YOUR INSTRUCTIONS
All of the material below is to be repeated exactly.

___ DATA ___

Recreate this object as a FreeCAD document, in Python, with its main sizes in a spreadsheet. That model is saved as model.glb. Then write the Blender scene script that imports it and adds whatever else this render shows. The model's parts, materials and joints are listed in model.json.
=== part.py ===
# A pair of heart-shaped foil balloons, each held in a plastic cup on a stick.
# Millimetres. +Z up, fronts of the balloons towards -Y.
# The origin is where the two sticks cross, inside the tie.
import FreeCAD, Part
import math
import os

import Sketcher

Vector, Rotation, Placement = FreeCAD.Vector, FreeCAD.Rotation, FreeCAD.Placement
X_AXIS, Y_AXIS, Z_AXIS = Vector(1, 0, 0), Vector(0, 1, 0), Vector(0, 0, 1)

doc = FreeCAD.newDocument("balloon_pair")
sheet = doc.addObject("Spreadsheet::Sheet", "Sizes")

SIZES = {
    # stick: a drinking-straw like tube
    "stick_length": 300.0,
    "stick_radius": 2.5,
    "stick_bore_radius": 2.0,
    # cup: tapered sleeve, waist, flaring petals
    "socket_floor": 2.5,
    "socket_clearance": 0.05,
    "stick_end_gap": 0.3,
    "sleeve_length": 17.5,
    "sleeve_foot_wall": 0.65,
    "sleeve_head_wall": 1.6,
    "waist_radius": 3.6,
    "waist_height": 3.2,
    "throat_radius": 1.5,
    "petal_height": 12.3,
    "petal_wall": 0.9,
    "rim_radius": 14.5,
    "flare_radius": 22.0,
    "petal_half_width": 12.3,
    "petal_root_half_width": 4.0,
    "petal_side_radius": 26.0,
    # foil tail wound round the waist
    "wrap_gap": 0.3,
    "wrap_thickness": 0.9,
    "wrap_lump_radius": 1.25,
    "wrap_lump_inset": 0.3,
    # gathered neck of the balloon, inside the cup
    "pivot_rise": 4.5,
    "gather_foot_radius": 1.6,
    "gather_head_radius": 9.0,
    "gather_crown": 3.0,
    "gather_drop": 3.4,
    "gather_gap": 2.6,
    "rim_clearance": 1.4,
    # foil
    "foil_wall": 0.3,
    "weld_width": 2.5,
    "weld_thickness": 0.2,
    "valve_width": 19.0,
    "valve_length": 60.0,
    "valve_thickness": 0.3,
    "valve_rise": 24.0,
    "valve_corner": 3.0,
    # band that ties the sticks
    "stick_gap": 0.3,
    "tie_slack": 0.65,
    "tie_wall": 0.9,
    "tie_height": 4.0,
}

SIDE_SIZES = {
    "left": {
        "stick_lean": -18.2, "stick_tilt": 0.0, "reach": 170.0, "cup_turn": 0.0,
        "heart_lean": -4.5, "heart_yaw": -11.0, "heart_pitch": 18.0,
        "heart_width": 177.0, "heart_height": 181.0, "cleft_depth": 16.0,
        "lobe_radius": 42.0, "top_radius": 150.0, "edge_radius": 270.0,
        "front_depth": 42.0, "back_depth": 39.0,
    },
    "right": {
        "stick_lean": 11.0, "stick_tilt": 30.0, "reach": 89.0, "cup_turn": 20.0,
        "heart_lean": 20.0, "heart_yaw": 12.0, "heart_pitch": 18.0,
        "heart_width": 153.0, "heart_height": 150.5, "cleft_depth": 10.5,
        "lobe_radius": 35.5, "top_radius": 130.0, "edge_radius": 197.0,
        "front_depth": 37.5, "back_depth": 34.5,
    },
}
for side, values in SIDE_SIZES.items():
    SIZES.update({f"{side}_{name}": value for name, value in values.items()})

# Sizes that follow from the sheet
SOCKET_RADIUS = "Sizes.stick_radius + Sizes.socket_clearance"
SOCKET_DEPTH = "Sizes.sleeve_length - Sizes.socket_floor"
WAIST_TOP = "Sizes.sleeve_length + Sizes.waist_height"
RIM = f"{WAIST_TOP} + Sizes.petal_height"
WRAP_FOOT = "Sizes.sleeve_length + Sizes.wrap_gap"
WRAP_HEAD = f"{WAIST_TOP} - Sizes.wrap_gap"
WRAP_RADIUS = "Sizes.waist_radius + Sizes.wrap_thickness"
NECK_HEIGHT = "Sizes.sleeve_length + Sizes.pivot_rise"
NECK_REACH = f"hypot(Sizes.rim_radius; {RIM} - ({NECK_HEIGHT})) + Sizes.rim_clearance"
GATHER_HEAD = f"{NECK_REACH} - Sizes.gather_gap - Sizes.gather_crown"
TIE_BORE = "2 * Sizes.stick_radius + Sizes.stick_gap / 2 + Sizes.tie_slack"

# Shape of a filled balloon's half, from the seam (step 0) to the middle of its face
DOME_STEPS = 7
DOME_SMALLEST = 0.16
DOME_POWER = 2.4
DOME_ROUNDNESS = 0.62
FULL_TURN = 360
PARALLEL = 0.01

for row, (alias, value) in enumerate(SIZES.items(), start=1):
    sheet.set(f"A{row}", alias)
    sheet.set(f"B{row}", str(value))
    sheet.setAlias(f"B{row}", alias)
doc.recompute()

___

WORKED ANSWER
Recreate this object as a FreeCAD document, in Python, with its main sizes in a spreadsheet. That model is saved as model.glb. Then write the Blender scene script that imports it and adds whatever else this render shows. The model's parts, materials and joints are listed in model.json.
=== part.py ===
# A pair of heart-shaped foil balloons, each held in a plastic cup on a stick.
# Millimetres. +Z up, fronts of the balloons towards -Y.
# The origin is where the two sticks cross, inside the tie.
import FreeCAD, Part
import math
import os

import Sketcher

Vector, Rotation, Placement = FreeCAD.Vector, FreeCAD.Rotation, FreeCAD.Placement
X_AXIS, Y_AXIS, Z_AXIS = Vector(1, 0, 0), Vector(0, 1, 0), Vector(0, 0, 1)

doc = FreeCAD.newDocument("balloon_pair")
sheet = doc.addObject("Spreadsheet::Sheet", "Sizes")

SIZES = {
    # stick: a drinking-straw like tube
    "stick_length": 300.0,
    "stick_radius": 2.5,
    "stick_bore_radius": 2.0,
    # cup: tapered sleeve, waist, flaring petals
    "socket_floor": 2.5,
    "socket_clearance": 0.05,
    "stick_end_gap": 0.3,
    "sleeve_length": 17.5,
    "sleeve_foot_wall": 0.65,
    "sleeve_head_wall": 1.6,
    "waist_radius": 3.6,
    "waist_height": 3.2,
    "throat_radius": 1.5,
    "petal_height": 12.3,
    "petal_wall": 0.9,
    "rim_radius": 14.5,
    "flare_radius": 22.0,
    "petal_half_width": 12.3,
    "petal_root_half_width": 4.0,
    "petal_side_radius": 26.0,
    # foil tail wound round the waist
    "wrap_gap": 0.3,
    "wrap_thickness": 0.9,
    "wrap_lump_radius": 1.25,
    "wrap_lump_inset": 0.3,
    # gathered neck of the balloon, inside the cup
    "pivot_rise": 4.5,
    "gather_foot_radius": 1.6,
    "gather_head_radius": 9.0,
    "gather_crown": 3.0,
    "gather_drop": 3.4,
    "gather_gap": 2.6,
    "rim_clearance": 1.4,
    # foil
    "foil_wall": 0.3,
    "weld_width": 2.5,
    "weld_thickness": 0.2,
    "valve_width": 19.0,
    "valve_length": 60.0,
    "valve_thickness": 0.3,
    "valve_rise": 24.0,
    "valve_corner": 3.0,
    # band that ties the sticks
    "stick_gap": 0.3,
    "tie_slack": 0.65,
    "tie_wall": 0.9,
    "tie_height": 4.0,
}

SIDE_SIZES = {
    "left": {
        "stick_lean": -18.2, "stick_tilt": 0.0, "reach": 170.0, "cup_turn": 0.0,
        "heart_lean": -4.5, "heart_yaw": -11.0, "heart_pitch": 18.0,
        "heart_width": 177.0, "heart_height": 181.0, "cleft_depth": 16.0,
        "lobe_radius": 42.0, "top_radius": 150.0, "edge_radius": 270.0,
        "front_depth": 42.0, "back_depth": 39.0,
    },
    "right": {
        "stick_lean": 11.0, "stick_tilt": 30.0, "reach": 89.0, "cup_turn": 20.0,
        "heart_lean": 20.0, "heart_yaw": 12.0, "heart_pitch": 18.0,
        "heart_width": 153.0, "heart_height": 150.5, "cleft_depth": 10.5,
        "lobe_radius": 35.5, "top_radius": 130.0, "edge_radius": 197.0,
        "front_depth": 37.5, "back_depth": 34.5,
    },
}
for side, values in SIDE_SIZES.items():
    SIZES.update({f"{side}_{name}": value for name, value in values.items()})

# Sizes that follow from the sheet
SOCKET_RADIUS = "Sizes.stick_radius + Sizes.socket_clearance"
SOCKET_DEPTH = "Sizes.sleeve_length - Sizes.socket_floor"
WAIST_TOP = "Sizes.sleeve_length + Sizes.waist_height"
RIM = f"{WAIST_TOP} + Sizes.petal_height"
WRAP_FOOT = "Sizes.sleeve_length + Sizes.wrap_gap"
WRAP_HEAD = f"{WAIST_TOP} - Sizes.wrap_gap"
WRAP_RADIUS = "Sizes.waist_radius + Sizes.wrap_thickness"
NECK_HEIGHT = "Sizes.sleeve_length + Sizes.pivot_rise"
NECK_REACH = f"hypot(Sizes.rim_radius; {RIM} - ({NECK_HEIGHT})) + Sizes.rim_clearance"
GATHER_HEAD = f"{NECK_REACH} - Sizes.gather_gap - Sizes.gather_crown"
TIE_BORE = "2 * Sizes.stick_radius + Sizes.stick_gap / 2 + Sizes.tie_slack"

# Shape of a filled balloon's half, from the seam (step 0) to the middle of its face
DOME_STEPS = 7
DOME_SMALLEST = 0.16
DOME_POWER = 2.4
DOME_ROUNDNESS = 0.62
FULL_TURN = 360
PARALLEL = 0.01

for row, (alias, value) in enumerate(SIZES.items(), start=1):
    sheet.set(f"A{row}", alias)
    sheet.set(f"B{row}", str(value))
    sheet.setAlias(f"B{row}", alias)
doc.recompute()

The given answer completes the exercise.